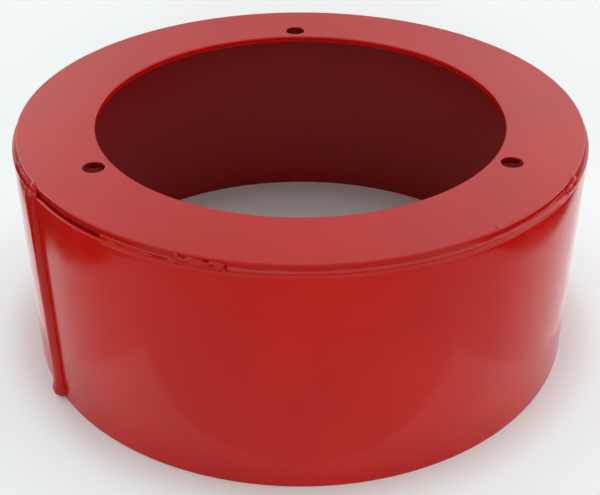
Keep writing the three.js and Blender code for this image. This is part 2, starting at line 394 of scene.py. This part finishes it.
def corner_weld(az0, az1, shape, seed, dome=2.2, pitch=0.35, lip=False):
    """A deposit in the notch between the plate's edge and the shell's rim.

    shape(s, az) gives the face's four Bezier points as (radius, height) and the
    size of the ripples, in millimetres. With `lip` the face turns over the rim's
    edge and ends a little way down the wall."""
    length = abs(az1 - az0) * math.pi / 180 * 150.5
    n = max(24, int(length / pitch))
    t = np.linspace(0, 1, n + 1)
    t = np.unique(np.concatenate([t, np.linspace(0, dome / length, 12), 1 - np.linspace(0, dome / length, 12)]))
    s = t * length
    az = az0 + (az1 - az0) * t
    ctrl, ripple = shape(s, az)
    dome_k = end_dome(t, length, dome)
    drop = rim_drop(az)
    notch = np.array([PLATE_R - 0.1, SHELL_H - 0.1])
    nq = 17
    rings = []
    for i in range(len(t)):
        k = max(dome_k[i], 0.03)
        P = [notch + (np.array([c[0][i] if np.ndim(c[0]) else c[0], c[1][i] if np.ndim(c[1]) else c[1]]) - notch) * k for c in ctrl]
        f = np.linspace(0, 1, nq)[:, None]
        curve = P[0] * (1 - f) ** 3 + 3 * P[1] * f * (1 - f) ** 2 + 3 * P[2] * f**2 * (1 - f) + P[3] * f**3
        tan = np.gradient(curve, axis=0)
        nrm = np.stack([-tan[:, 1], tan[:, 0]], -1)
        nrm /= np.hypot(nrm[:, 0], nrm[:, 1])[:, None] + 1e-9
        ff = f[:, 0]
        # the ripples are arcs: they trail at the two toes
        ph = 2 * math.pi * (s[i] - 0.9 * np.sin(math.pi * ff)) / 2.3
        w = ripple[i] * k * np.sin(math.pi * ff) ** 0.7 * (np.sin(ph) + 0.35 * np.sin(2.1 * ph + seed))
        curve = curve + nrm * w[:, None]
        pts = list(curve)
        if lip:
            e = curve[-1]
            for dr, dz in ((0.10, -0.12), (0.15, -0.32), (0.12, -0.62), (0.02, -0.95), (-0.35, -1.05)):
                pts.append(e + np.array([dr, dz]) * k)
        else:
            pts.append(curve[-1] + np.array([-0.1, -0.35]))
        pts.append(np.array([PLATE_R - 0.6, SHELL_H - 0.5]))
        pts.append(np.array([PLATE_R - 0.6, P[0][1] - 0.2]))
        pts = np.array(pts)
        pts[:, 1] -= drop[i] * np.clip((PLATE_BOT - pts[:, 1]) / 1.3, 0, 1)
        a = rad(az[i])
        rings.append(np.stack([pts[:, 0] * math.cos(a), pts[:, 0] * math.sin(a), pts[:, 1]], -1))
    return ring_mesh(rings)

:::

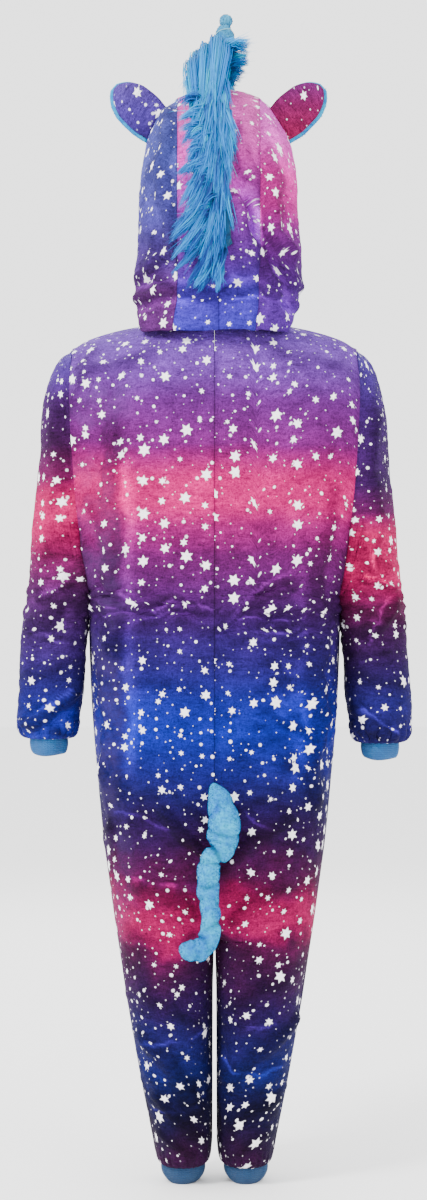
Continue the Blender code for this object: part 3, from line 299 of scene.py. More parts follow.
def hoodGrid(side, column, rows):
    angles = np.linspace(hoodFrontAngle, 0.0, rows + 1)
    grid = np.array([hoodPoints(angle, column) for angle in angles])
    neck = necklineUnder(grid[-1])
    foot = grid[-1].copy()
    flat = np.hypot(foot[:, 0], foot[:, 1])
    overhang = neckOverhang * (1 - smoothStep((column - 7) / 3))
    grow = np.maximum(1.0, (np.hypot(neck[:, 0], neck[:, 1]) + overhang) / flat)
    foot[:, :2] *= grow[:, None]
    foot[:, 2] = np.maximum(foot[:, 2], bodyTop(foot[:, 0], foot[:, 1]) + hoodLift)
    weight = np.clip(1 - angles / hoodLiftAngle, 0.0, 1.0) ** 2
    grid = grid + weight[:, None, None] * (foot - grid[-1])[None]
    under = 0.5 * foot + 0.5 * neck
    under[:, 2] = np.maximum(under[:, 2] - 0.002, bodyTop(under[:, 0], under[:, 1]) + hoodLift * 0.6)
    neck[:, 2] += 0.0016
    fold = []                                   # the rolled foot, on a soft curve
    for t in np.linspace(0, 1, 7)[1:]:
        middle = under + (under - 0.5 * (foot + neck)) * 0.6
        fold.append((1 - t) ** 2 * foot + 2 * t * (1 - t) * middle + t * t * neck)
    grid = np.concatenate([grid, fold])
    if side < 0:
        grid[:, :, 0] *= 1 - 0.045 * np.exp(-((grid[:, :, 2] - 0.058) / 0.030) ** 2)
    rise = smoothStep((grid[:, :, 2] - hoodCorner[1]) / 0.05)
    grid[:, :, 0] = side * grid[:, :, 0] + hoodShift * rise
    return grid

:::

#### EXERCISE
Transcribe nothing but the lines from the line with "Keep writing the" through the line with "the shell's rim.", reproducing each exactly.

#### FULL OUTPUT
Keep writing the three.js and Blender code for this image. This is part 2, starting at line 394 of scene.py. This part finishes it.
def corner_weld(az0, az1, shape, seed, dome=2.2, pitch=0.35, lip=False):
    """A deposit in the notch between the plate's edge and the shell's rim.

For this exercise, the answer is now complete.